*TO DO*: Please write out the material below exactly as given.

┌─ PROVIDED DATA

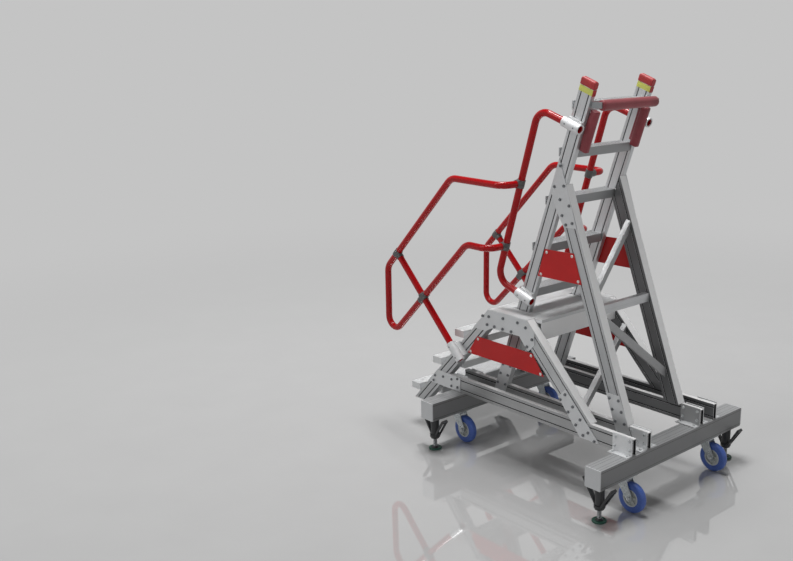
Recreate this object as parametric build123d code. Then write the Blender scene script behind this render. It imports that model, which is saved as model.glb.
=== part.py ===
from build123d import *
import math
import os

# Aircraft maintenance stand: a rolling base of two crossbeams and four rails,
# a three-tread stair up to a small platform, and a leaning ladder frame with a
# front leg frame, red tube handrails and foam buffers at its head.
#
# Millimetres. Working axes: +X towards the aircraft (front), +Z up, Y across.
# X is measured from the middle of the rear crossbeam and moved by X_SHIFT when
# a piece is written, so that the written origin is on the floor, at the middle
# of the whole box. Every side pair is a mirror image about Y = 0.

# ---------------------------------------------------------------- base
BEAM_LENGTH = 1200.0          # along Y, end caps included
BEAM_WIDTH = 98.0             # along X
BEAM_BOTTOM = 190.0
BEAM_TOP = 295.0
BEAM_WALL = 4.0
BEAM_CAP = 5.0
BEAM_SPACING = 1224.0         # rear beam at X = 0, front beam here

RAIL_TOP = 385.0
RAIL_END_X = 1270.0
MEMBER_WALL = 4.0
RAIL_OUT_Y = (330.0, 356.0)   # outer base rails: inner and outer face
RAIL_IN_Y = (212.0, 238.0)    # inner base rails: inner and outer face
OUTER_Y = (306.0, 356.0)      # stair frame: inner and outer face
INNER_Y = (188.0, 238.0)      # front legs: inner and outer face
LADDER_Y = (212.0, 238.0)     # ladder stringers: inner and outer face
GAP = 1.0                     # weld gap where two members meet
PLATE = 4.0                   # gusset plates
GROOVE = (7.0, 1.6, 15.0)     # slot line: width, depth, distance from the edge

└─

*SOLUTION FOR THIS PROBLEM*:
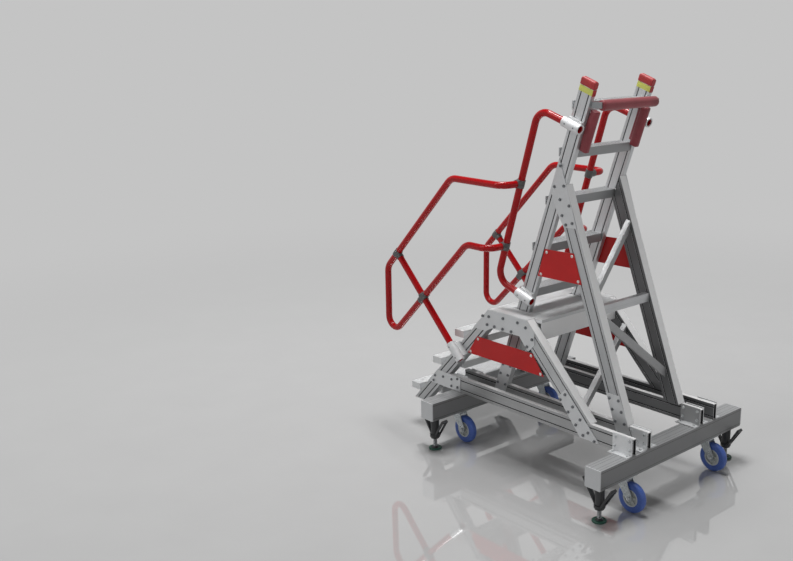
Recreate this object as parametric build123d code. Then write the Blender scene script behind this render. It imports that model, which is saved as model.glb.
=== part.py ===
from build123d import *
import math
import os

# Aircraft maintenance stand: a rolling base of two crossbeams and four rails,
# a three-tread stair up to a small platform, and a leaning ladder frame with a
# front leg frame, red tube handrails and foam buffers at its head.
#
# Millimetres. Working axes: +X towards the aircraft (front), +Z up, Y across.
# X is measured from the middle of the rear crossbeam and moved by X_SHIFT when
# a piece is written, so that the written origin is on the floor, at the middle
# of the whole box. Every side pair is a mirror image about Y = 0.

# ---------------------------------------------------------------- base
BEAM_LENGTH = 1200.0          # along Y, end caps included
BEAM_WIDTH = 98.0             # along X
BEAM_BOTTOM = 190.0
BEAM_TOP = 295.0
BEAM_WALL = 4.0
BEAM_CAP = 5.0
BEAM_SPACING = 1224.0         # rear beam at X = 0, front beam here

RAIL_TOP = 385.0
RAIL_END_X = 1270.0
MEMBER_WALL = 4.0
RAIL_OUT_Y = (330.0, 356.0)   # outer base rails: inner and outer face
RAIL_IN_Y = (212.0, 238.0)    # inner base rails: inner and outer face
OUTER_Y = (306.0, 356.0)      # stair frame: inner and outer face
INNER_Y = (188.0, 238.0)      # front legs: inner and outer face
LADDER_Y = (212.0, 238.0)     # ladder stringers: inner and outer face
GAP = 1.0                     # weld gap where two members meet
PLATE = 4.0                   # gusset plates
GROOVE = (7.0, 1.6, 15.0)     # slot line: width, depth, distance from the edge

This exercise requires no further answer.